Project 2

Multimodal constructional space

When it comes to human face-to-face communication, speakers make use of various modalities to deliver and interpret messages. This complex operation involves not only the verbal exchange of linguistic forms, but also the use of facial expressions, gestures, and prosody. In fact, a number of studies have shown that many gestures and linguistic forms systematically co-occur with one another (Cienki, 2015; Ningelgen & Auer, 2017; Ziem, 2017; Zima, 2017b). Following a cognitive/usage-based model, we know that language learners and users keep track of usage events, and that knowledge of language is constantly shaped and re-shaped with each instance of use (Bybee, 2010). One of the challenges of linguistic theory is therefore to account for these multimodal phenomena.

The main focus of this project is on modeling multimodality in a Construction Grammar (CxG) framework (Goldberg, 1995, 2006, 2019). Over the past few years, there have been several proposals that address these types of phenomena (Cienki, 2017; Herbst, 2020; Hoffmann, 2017; Mittelberg, 2017; Schoonjans, 2017; Turner, 2018; 2020a; 2020b; Uhrig, 2021; Ziem, 2017; Zima, 2017; Zima and Bergs 2017). Still, there are various theoretical and practical aspects yet to be addressed. Some of the discussion points that were brought up concern the theoretical status of multimodal constructions, whether the constructicon is multimodal, and whether a Multimodal Construction Grammar is needed.

In detail, this project is set to investigate three kinds of constructions where multimodal phenomena are observed, and use them as case studies to understand and suggest ways of modeling multimodality, following a CxG framework. These are cases whereby a linguistic form is observed to systematically and frequently co-occur with a gesture as in “I came this close to 🤏 winning the lottery”; a gesture that seemingly has a syntactic role in the utterance; and a gesture where no association is found with particular linguistic forms, but rather is a case of free combination such as air quotes (Uhrig, 2020). All of this will be done in the form of corpus-based studies. The data will be extracted from the large repository of audio-visual data NewsScape English Corpus, and analyzed using a variety of tools such as CQPweb, Red Hen Rapid Annotator, Elan, and Praat (Uhrig, 2021).
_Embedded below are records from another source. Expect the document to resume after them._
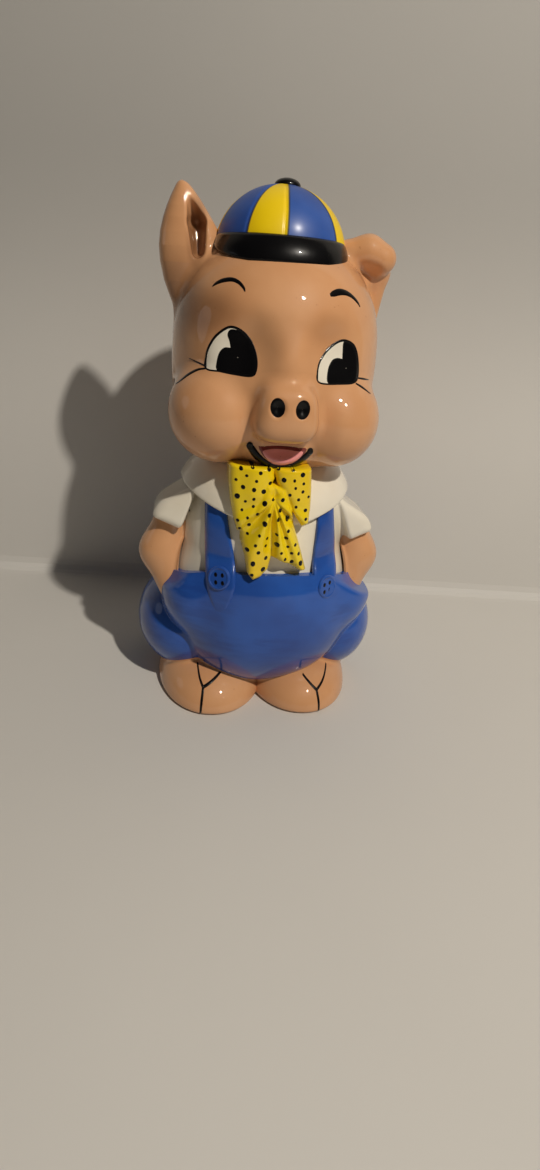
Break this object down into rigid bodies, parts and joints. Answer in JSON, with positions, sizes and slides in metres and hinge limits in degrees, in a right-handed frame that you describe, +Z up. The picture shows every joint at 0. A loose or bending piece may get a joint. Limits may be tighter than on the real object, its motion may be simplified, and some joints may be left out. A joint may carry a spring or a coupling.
{
  "type": "piggy bank",
  "caption": "Hollow ceramic coin bank, a standing pig in overalls, shirt, bow tie and cap, with a coin slot in the back and a rubber stopper in the base.",
  "frame": {"origin": "middle of the object's footprint box, on the surface it stands on", "axes": "+Z up, the pig faces -Y, and its own left hand is on +X"},
  "size_m": [0.1478, 0.13, 0.3005],
  "materials": {
    "skin_glaze": "gloss",
    "blue_glaze": "gloss",
    "white_glaze": "gloss",
    "yellow_glaze": "gloss",
    "cap_glaze": "satin",
    "black_glaze": "gloss",
    "stopper_rubber": "matte"
  },
  "bodies": {
    "bank": {"base_plate": "skin_glaze", "foot_right": "skin_glaze", "foot_left": "skin_glaze", "trouser_leg_right": "blue_glaze", "trouser_leg_left": "blue_glaze", "overalls_front": "blue_glaze", "overalls_back": "blue_glaze", "pocket_right": "blue_glaze", "pocket_left": "blue_glaze", "shirt_front": "white_glaze", "shirt_back": "white_glaze", "arm_right": "skin_glaze", "arm_left": "skin_glaze", "sleeve_right": "white_glaze", "sleeve_left": "white_glaze", "strap_right": "blue_glaze", "strap_left": "blue_glaze", "strap_button_right": "blue_glaze", "strap_button_left": "blue_glaze", "collar": "white_glaze", "bow_tie": "yellow_glaze", "head_front": "skin_glaze", "head_back": "skin_glaze", "snout": "skin_glaze", "ear_right": "skin_glaze", "ear_left": "skin_glaze", "cap_crown": "cap_glaze", "cap_brim": "black_glaze", "cap_button": "black_glaze"},
    "stopper": {"stopper": "stopper_rubber"}
  },
  "joints": [
    {"name": "stopper_pull", "type": "slide", "parent": "bank", "child": "stopper", "axis": [0, 0, -1], "range_m": [0, 0.04]}
  ]
}
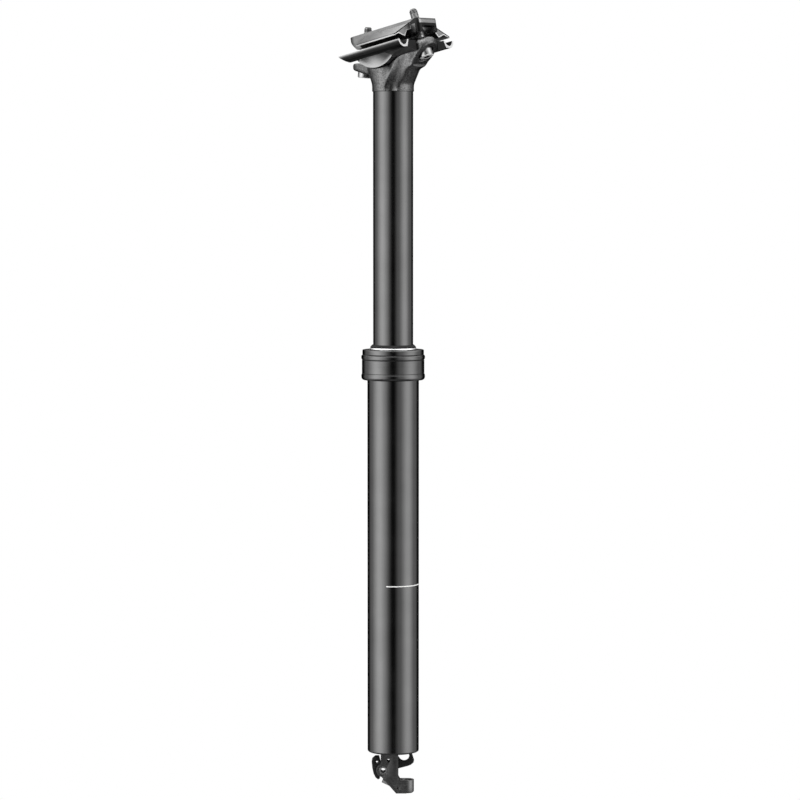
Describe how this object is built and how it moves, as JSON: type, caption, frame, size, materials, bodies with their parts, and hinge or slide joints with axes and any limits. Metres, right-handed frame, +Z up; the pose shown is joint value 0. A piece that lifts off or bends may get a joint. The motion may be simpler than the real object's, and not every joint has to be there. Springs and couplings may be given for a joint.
{
  "type": "dropper seatpost",
  "caption": "Dropper seatpost for a bicycle, fully extended, with a two-bolt rocker saddle clamp and a cable release lever at its lower end.",
  "frame": {"origin": "on the post's axis at the seal collar's lower face, where the seat tube's top edge meets it", "axes": "+Z up the post towards the saddle, bicycle's front towards -X, rider's left towards -Y"},
  "size_m": [0.0613, 0.055, 0.4819],
  "materials": {
    "anodised_tube": "satin black anodised",
    "blasted_forging": "matt sandblasted, black anodised",
    "machined_black": "machined, semi-matt black anodised",
    "bare_aluminium": "turned, bare",
    "dark_anodised": "hard anodised grey",
    "bolt_steel": "plain dark steel",
    "rod_steel": "ground and hard chromed",
    "spring_steel": "drawn wire",
    "rubber": "matt black",
    "felt": "oiled felt",
    "bushing_polymer": "self-lubricating, dull",
    "key_brass": "drawn, bare"
  },
  "bodies": {
    "outer_post": {"outer_tube": "anodised_tube", "seal_collar": "machined_black", "collar_o_ring": "rubber", "wiper_ring": "bare_aluminium", "wiper_seal": "rubber", "oil_ring": "felt", "upper_bushing": "bushing_polymer", "top_out_bumper": "rubber", "end_cap": "bare_aluminium", "bottom_out_bumper": "rubber", "piston_rod": "rod_steel", "piston": "bare_aluminium", "piston_seal": "rubber", "valve_spring": "spring_steel", "actuator_bracket": "machined_black", "lever_pivot_pin": "bolt_steel", "bracket_set_screw": "bare_aluminium"},
    "sliding_post": {"inner_post": "anodised_tube", "post_head": "blasted_forging", "lower_bushing": "bushing_polymer", "guide_keys": "key_brass", "gas_cylinder": "dark_anodised", "cylinder_gland": "bare_aluminium", "rod_seal": "rubber"},
    "release_lever": {"actuator_lever": "machined_black", "lever_link_pin": "bolt_steel"},
    "release_needle": {"release_pin": "rod_steel"},
    "saddle_clamp": {"lower_cradle": "machined_black", "upper_clamp": "machined_black"},
    "front_clamp_bolt": {"front_bolt": "bolt_steel", "front_washer": "bolt_steel"},
    "rear_clamp_bolt": {"rear_bolt": "bolt_steel", "rear_washer": "bolt_steel"},
    "front_nut": {"front_barrel_nut": "bolt_steel"},
    "rear_nut": {"rear_barrel_nut": "bolt_steel"}
  },
  "joints": [
    {"name": "post_slide", "type": "slide", "parent": "outer_post", "child": "sliding_post", "axis": [0, 0, 1], "range_m": [-0.15, 0], "stiffness_N_per_m": 467, "springref_m": 0.321},
    {"name": "lever_pivot", "type": "hinge", "parent": "outer_post", "child": "release_lever", "pos_m": [-0.00485, -0.00386, -0.2413], "axis": [-0.6225, 0.7826, 0], "range_deg": [0, 14]},
    {"name": "needle_slide", "type": "slide", "parent": "outer_post", "child": "release_needle", "axis": [0, 0, 1], "range_m": [-0.0015, 0], "stiffness_N_per_m": 2000, "springref_m": 0.003, "deforming": ["valve_spring"]},
    {"name": "clamp_tilt", "type": "hinge", "parent": "sliding_post", "child": "saddle_clamp", "pos_m": [-0.0045, 0, 0.209], "axis": [0, 1, 0], "range_deg": [-6, 5]},
    {"name": "front_bolt_rock", "type": "hinge", "parent": "sliding_post", "child": "front_clamp_bolt", "pos_m": [-0.02242, 0, 0.18522], "axis": [0, 1, 0], "range_deg": [-1.1, 1.3]},
    {"name": "rear_bolt_rock", "type": "hinge", "parent": "sliding_post", "child": "rear_clamp_bolt", "pos_m": [0.02606, 0, 0.19709], "axis": [0, 1, 0], "range_deg": [-0.9, 1.1]},
    {"name": "front_nut_turn", "type": "hinge", "parent": "saddle_clamp", "child": "front_nut", "pos_m": [-0.02039, 0, 0.20634], "axis": [0, 1, 0], "range_deg": [-6.1, 7.3]},
    {"name": "rear_nut_turn", "type": "hinge", "parent": "saddle_clamp", "child": "rear_nut", "pos_m": [0.01934, 0, 0.21478], "axis": [0, 1, 0], "range_deg": [-5.9, 7]}
  ],
  "couplings": [
    {"joint": "lever_pivot", "follows": "needle_slide", "rad_per_m": -161.29},
    {"joint": "front_bolt_rock", "follows": "clamp_tilt", "ratio": -0.19665},
    {"joint": "rear_bolt_rock", "follows": "clamp_tilt", "ratio": -0.16163},
    {"joint": "front_nut_turn", "follows": "clamp_tilt", "ratio": -1.1966},
    {"joint": "rear_nut_turn", "follows": "clamp_tilt", "ratio": -1.1616}
  ]
}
By the end of this project, we would like to suggest ways of delineating and modeling multimodal constructions in a CxG framework, account for the type of information that should be considered when describing constructions, which is not a trivial matter, and apply data science methods to multimodal communication research to identify and extract gestures from multimodal corpora, and to use statistical methods to analyze them.


This project is done by Yassine Iabdounane and is supervised by Dr. Peter Uhrig and Prof. Dr. Stephanie Evert.